Monday, October 25, 2010

Writing for: Youtube, imitating no particular blogger
Does God exist?: Debate between William Lane Craig and Christopher Hitchens

            During the debate, member s of the audience asked William Lane Craig (Christian) and Christopher Hitchens (Anti-Theist) to explain a few debatable topics about what proves or disproves the existence of God.  During one particular segment, Craig brings up the idea that Jesus came to Earth at the perfect time, that the bulk of all history’s human population came immediately after Christ spread Christianity.  He claims that 2 percent of all humans whom have ever existed lived prior to Christ’s life for the past several thousand years, and the other 87% after, when God knew would be the best time to harvest his faith in the people because the ideas would grow rapidly.
His logic however, is flawed.  One cannot say that Christ’s presence at that time was at the base of a major population boom.   In fact, it is proven that 93% of all the world’s population throughout history lived during and after the Industrial Revolution, over one and a half millennia AFTER Christ.  In that regard, God’s timing for placing Christ on Earth was NOT perfect.
After one segment when Craig says that his beliefs do not PROVE God’s existence (rather, they just present “the most probably hypothesis” out there), Hitchens counters with a quote directly from Craig’s book, saying that should a conflict arise between a theory based on faith and a theory based on anything else, the former would take precedence over the other.

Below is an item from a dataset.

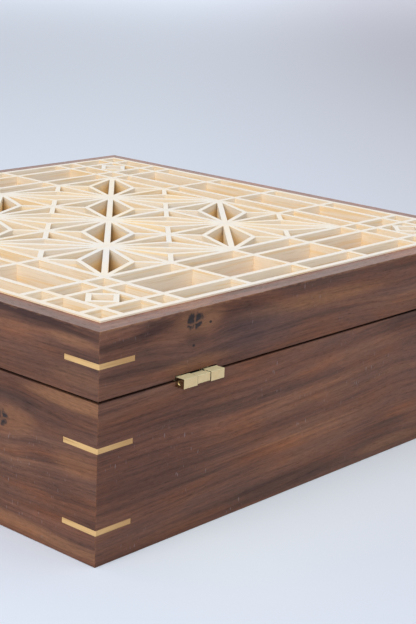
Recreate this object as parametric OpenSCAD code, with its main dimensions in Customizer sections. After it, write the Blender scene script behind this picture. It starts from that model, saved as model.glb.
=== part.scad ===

Although Craig clearly lost a few points of critical logic, he was able to come up with questions to which Hitchens did not know how to answer.  To answer some of Craig’s questions, Hitchens had to base his arguments on his own established idea that God doesn’t exist, therefore, the audience favored Craig in the end.  It just goes to prove, although the theist side of this argument makes loops of contradiction and unsteady interpretation around itself, once a follower of faith hides behind a curtain of personal uncertainty but FAITH that the answers reside in someone else (namely God, or his extension in Jesus), they can attain the common support.
            In our world where atheism and anti-theism is becoming more prevalent, there may eventually be a time when the theist point of view will no longer dominate the debate based on followers.